Using the data that follows, return exactly the lines from the one that contains "Write the Blender Python" through the one that contains "PLATE_SCREW_SUNK = 0.0008", ends included.
--- START EXTRACTED ENTRIES ---
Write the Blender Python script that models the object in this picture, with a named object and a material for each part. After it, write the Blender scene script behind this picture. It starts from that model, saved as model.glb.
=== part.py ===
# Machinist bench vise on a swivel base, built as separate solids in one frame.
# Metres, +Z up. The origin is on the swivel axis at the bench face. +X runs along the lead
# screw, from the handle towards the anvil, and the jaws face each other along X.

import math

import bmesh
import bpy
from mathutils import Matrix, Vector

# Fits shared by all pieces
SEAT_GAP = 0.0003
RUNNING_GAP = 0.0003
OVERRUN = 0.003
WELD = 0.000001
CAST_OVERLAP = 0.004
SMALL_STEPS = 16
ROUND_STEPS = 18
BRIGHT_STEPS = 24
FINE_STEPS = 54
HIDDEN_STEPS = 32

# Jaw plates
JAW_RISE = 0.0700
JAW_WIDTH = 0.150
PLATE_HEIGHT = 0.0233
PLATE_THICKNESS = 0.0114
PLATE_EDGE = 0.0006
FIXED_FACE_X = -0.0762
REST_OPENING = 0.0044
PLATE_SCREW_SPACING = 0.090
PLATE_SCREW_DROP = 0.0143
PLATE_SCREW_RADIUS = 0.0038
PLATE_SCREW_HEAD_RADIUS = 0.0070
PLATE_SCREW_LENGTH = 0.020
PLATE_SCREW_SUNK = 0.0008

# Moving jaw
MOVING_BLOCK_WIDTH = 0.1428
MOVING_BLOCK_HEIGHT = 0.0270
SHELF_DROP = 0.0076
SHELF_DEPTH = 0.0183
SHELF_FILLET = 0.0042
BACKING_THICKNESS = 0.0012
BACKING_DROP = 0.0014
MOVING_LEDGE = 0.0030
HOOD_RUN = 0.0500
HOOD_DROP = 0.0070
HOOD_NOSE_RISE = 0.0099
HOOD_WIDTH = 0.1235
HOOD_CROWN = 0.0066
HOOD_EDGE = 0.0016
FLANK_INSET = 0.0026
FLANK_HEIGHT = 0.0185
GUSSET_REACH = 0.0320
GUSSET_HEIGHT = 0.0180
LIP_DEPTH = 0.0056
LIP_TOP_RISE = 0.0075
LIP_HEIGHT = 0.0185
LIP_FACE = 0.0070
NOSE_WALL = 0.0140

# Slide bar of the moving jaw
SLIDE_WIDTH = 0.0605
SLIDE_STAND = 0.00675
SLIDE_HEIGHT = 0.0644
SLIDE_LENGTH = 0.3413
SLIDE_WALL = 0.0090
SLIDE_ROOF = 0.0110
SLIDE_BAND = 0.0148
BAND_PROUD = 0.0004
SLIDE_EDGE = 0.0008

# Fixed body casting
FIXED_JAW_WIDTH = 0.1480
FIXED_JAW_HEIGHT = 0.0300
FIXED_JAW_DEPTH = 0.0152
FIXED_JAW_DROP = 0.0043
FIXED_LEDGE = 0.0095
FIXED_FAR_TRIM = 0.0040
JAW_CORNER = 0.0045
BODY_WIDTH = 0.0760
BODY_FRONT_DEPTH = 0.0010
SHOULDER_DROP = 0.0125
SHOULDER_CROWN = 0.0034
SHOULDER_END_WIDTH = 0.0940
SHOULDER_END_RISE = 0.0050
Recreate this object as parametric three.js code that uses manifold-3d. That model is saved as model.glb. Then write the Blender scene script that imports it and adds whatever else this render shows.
--- END EXTRACTED ENTRIES ---
--- START EXTRACTED ENTRIES ---
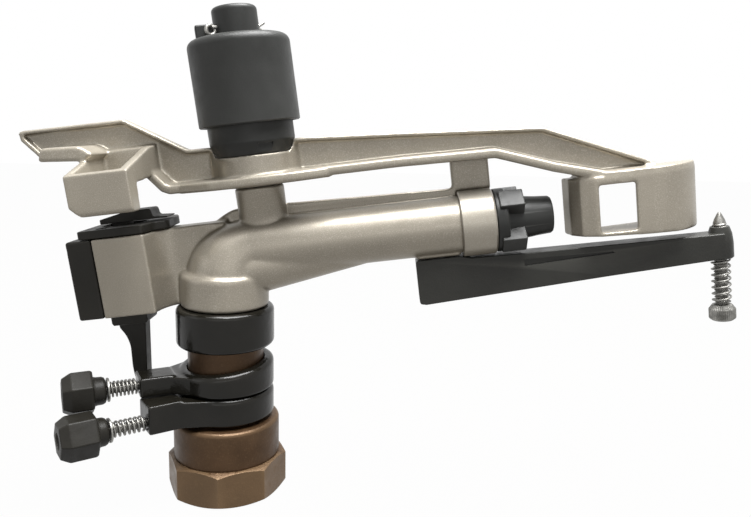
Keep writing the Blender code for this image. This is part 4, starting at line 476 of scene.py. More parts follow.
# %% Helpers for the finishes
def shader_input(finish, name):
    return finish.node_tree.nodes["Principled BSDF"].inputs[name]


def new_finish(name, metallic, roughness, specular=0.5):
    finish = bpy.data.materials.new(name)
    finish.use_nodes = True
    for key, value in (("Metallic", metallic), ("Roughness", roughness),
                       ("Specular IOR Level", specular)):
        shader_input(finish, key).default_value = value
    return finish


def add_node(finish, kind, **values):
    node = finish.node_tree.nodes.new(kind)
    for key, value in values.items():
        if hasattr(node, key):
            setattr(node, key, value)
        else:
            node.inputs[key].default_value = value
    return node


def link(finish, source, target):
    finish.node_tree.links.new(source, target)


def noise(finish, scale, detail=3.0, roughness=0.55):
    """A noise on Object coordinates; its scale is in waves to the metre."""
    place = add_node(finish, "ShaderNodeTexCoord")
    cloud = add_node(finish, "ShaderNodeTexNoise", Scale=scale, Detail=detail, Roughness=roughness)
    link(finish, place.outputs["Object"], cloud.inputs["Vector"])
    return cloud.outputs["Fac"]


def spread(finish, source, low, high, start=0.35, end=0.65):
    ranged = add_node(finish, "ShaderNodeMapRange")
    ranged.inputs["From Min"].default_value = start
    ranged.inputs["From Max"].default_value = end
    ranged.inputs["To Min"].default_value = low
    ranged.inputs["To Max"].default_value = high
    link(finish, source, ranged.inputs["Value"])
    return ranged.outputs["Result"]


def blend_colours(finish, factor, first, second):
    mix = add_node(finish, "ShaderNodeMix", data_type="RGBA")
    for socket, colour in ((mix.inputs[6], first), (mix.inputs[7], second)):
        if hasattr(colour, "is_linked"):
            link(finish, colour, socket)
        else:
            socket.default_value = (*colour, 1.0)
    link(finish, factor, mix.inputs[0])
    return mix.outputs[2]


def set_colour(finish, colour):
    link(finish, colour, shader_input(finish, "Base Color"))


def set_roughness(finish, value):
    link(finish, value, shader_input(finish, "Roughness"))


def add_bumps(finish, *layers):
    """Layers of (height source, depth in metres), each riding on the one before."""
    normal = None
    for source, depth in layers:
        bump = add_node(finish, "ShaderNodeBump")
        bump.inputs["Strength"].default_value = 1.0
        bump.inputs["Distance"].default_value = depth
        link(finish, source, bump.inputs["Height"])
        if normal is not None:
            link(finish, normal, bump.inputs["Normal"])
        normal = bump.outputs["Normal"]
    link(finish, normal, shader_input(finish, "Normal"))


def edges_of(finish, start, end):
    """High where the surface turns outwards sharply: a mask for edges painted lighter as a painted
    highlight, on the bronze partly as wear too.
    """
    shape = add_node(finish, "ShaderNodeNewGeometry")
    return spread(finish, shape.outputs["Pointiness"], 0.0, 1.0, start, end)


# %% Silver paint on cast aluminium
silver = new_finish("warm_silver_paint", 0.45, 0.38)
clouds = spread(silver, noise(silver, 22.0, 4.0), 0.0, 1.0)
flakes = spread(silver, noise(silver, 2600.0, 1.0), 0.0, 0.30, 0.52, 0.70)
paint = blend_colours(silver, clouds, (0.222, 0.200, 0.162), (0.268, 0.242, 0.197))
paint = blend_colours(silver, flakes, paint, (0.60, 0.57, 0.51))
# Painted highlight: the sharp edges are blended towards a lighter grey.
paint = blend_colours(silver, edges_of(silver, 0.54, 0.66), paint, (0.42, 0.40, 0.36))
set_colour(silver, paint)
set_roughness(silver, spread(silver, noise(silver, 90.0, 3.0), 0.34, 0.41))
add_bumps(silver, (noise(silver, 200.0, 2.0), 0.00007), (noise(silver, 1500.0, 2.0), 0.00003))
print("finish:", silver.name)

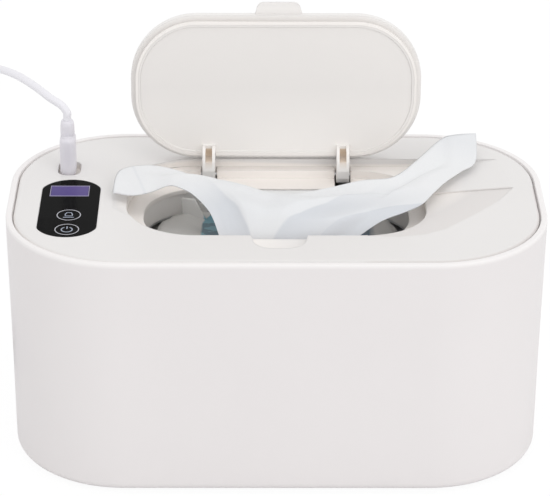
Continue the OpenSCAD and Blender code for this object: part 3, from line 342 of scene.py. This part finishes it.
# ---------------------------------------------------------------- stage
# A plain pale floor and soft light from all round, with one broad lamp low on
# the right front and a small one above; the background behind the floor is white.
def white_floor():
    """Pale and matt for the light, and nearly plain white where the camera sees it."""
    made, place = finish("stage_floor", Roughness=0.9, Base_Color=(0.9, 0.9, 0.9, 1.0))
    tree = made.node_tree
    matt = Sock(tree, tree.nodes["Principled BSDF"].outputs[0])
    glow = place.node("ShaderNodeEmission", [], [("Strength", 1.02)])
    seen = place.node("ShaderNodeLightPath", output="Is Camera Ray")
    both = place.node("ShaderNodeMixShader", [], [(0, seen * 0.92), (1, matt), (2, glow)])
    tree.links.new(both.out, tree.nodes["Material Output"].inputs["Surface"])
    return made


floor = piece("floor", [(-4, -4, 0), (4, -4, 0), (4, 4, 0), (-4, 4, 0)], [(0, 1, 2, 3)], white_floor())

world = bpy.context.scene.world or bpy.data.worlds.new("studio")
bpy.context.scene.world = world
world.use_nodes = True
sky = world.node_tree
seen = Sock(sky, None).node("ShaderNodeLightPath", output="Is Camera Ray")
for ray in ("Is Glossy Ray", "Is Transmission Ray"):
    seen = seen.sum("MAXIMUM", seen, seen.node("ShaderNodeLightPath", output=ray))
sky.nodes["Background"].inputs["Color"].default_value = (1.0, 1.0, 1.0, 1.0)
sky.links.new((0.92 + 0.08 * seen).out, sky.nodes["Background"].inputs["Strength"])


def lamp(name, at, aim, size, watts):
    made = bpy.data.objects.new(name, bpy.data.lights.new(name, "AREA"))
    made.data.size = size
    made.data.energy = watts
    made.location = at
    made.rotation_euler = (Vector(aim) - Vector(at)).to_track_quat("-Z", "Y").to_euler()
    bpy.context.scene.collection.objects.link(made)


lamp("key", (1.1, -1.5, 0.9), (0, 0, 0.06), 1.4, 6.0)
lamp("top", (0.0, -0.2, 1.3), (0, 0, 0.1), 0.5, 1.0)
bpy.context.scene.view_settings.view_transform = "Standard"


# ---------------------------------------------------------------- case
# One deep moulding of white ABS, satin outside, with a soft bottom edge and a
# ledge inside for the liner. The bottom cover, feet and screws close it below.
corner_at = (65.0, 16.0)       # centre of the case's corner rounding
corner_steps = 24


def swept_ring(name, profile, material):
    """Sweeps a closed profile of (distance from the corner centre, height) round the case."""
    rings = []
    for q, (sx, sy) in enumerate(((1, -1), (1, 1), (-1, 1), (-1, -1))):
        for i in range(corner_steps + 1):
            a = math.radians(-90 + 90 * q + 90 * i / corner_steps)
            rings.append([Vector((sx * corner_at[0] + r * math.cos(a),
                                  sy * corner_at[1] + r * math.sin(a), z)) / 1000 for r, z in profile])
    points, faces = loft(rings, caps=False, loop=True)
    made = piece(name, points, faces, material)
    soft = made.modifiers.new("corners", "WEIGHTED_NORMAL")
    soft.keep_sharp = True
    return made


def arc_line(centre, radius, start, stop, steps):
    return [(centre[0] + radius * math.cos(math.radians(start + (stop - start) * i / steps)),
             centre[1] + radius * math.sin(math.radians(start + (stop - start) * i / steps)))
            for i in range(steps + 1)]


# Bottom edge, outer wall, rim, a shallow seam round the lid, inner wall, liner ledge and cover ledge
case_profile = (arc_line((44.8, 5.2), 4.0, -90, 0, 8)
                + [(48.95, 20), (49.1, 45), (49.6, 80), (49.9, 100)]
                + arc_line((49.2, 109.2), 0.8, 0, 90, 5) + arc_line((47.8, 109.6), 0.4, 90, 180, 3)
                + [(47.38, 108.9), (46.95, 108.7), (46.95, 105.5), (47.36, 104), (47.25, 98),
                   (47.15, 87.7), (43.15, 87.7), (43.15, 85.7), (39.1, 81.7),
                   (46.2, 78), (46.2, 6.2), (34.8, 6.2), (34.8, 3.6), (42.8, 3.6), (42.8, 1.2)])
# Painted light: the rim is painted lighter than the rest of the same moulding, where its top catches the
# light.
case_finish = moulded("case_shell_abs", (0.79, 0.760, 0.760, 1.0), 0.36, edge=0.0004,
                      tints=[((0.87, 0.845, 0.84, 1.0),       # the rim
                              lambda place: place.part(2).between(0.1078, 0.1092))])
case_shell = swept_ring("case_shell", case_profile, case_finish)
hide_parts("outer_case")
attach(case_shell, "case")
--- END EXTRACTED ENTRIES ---
**TASK SOLUTION:**
Write the Blender Python script that models the object in this picture, with a named object and a material for each part. After it, write the Blender scene script behind this picture. It starts from that model, saved as model.glb.
=== part.py ===
# Machinist bench vise on a swivel base, built as separate solids in one frame.
# Metres, +Z up. The origin is on the swivel axis at the bench face. +X runs along the lead
# screw, from the handle towards the anvil, and the jaws face each other along X.

import math

import bmesh
import bpy
from mathutils import Matrix, Vector

# Fits shared by all pieces
SEAT_GAP = 0.0003
RUNNING_GAP = 0.0003
OVERRUN = 0.003
WELD = 0.000001
CAST_OVERLAP = 0.004
SMALL_STEPS = 16
ROUND_STEPS = 18
BRIGHT_STEPS = 24
FINE_STEPS = 54
HIDDEN_STEPS = 32

# Jaw plates
JAW_RISE = 0.0700
JAW_WIDTH = 0.150
PLATE_HEIGHT = 0.0233
PLATE_THICKNESS = 0.0114
PLATE_EDGE = 0.0006
FIXED_FACE_X = -0.0762
REST_OPENING = 0.0044
PLATE_SCREW_SPACING = 0.090
PLATE_SCREW_DROP = 0.0143
PLATE_SCREW_RADIUS = 0.0038
PLATE_SCREW_HEAD_RADIUS = 0.0070
PLATE_SCREW_LENGTH = 0.020
PLATE_SCREW_SUNK = 0.0008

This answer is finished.